Garage gyms are a mess. Honestly, most of them start with a burst of motivation and end up as expensive clothes hangers for damp hoodies and half-finished DIY projects. You want to lift heavy, but you also need to park your car or, you know, actually walk through your garage without bruising a shin. That’s where the folding squat rack and bench combo comes in. It’s the ultimate "have your cake and eat it too" solution for anyone who isn't living in a 5,000-square-foot mansion with a dedicated wing for iron.
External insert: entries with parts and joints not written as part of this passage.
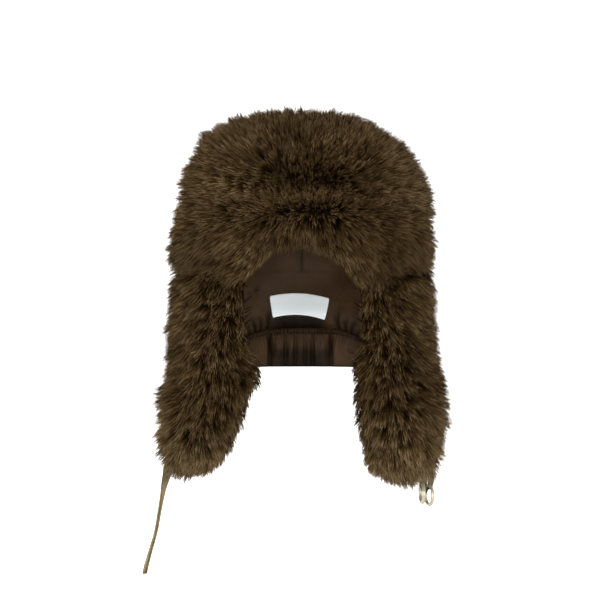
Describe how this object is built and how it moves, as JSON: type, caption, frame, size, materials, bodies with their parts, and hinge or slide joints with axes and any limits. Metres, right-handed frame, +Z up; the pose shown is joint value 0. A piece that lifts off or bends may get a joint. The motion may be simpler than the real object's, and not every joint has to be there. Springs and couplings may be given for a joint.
{
  "type": "fur trapper hat with ear flaps",
  "caption": "Deep-furred hat with a folded-up fur visor, hanging ear flaps, a nape flap with a gathered lining, a suede tie strap and a suede loop with rings.",
  "frame": {"origin": "middle of the head opening at the height of the brow", "axes": "+Z up when worn, -Y out of the face opening, +X towards the wearer's left"},
  "size_m": [0.3062, 0.304, 0.4637],
  "materials": {
    "fur": "long dense fur, dark olive brown with paler tips",
    "lining": "brown satin",
    "label": "blank woven label",
    "suede": "olive brown suede",
    "rings": "polished pale gold"
  },
  "bodies": {
    "root": {"cap_lining": "lining", "ear_flap_right_lining": "lining", "ear_flap_left_lining": "lining", "nape_lining": "lining", "elastic_channel": "lining", "gathered_hem": "lining", "label": "label", "crown_fur": "fur", "visor_fur": "fur", "ear_flap_right_fur": "fur", "ear_flap_left_fur": "fur", "nape_fur": "fur", "tie_strap": "suede", "ring_loop": "suede", "ring_inner": "rings", "ring_outer": "rings"}
  },
  "joints": []
}
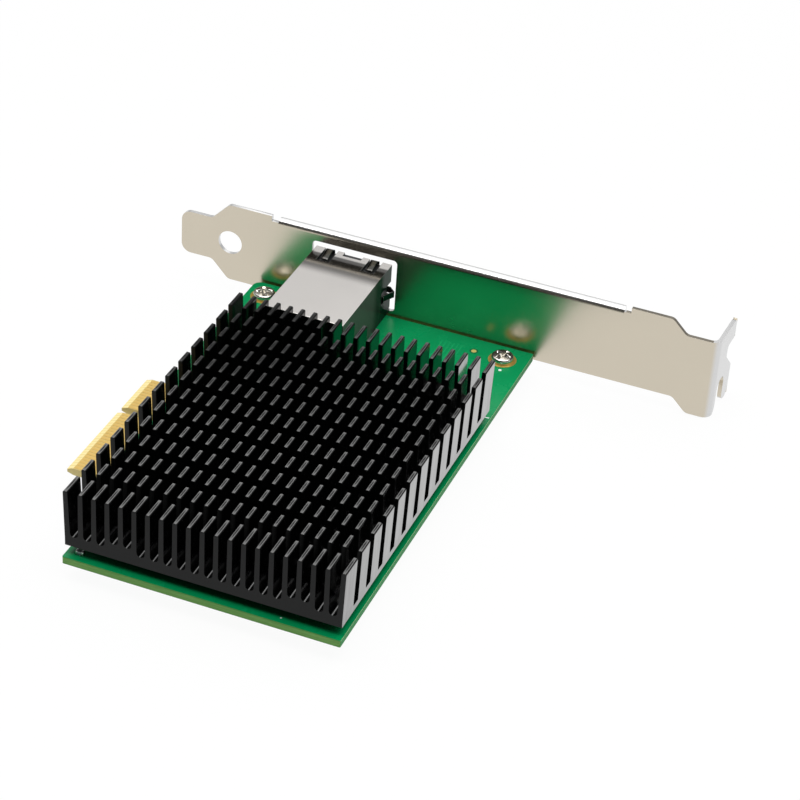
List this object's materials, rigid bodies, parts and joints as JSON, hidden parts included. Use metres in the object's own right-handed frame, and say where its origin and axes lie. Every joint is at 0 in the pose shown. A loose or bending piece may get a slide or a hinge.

If you’ve spent any time on r/homegym, you’ve seen the photos. PRx Performance, Rogue, and REP Fitness have basically turned wall-mounted folding racks into a status symbol. But it’s not just about the aesthetic of a clean garage. It’s about physics. Traditional power racks take up about 20 to 30 square feet of permanent floor real estate. A folding setup? It takes up about four inches of depth when it’s tucked against the wall. That’s the difference between a functional gym and a room you can’t use for anything else.
The Reality of the Folding Squat Rack and Bench Setup
Let’s get real about the "folding" part. Some people think it’s going to be flimsy. They imagine a lawn chair that happens to hold a 300-pound barbell. That’s not what we’re talking about here. We are talking about 11-gauge steel, 3x3 inch uprights, and heavy-duty detent pins. When a rack like the Rogue RML-3W is bolted into your wall studs using a stringer, it is incredibly rigid. You can hit a heavy triple at 405 pounds, and the wall won’t even groan.
But there’s a catch. Or rather, a few catches that the marketing photos usually hide.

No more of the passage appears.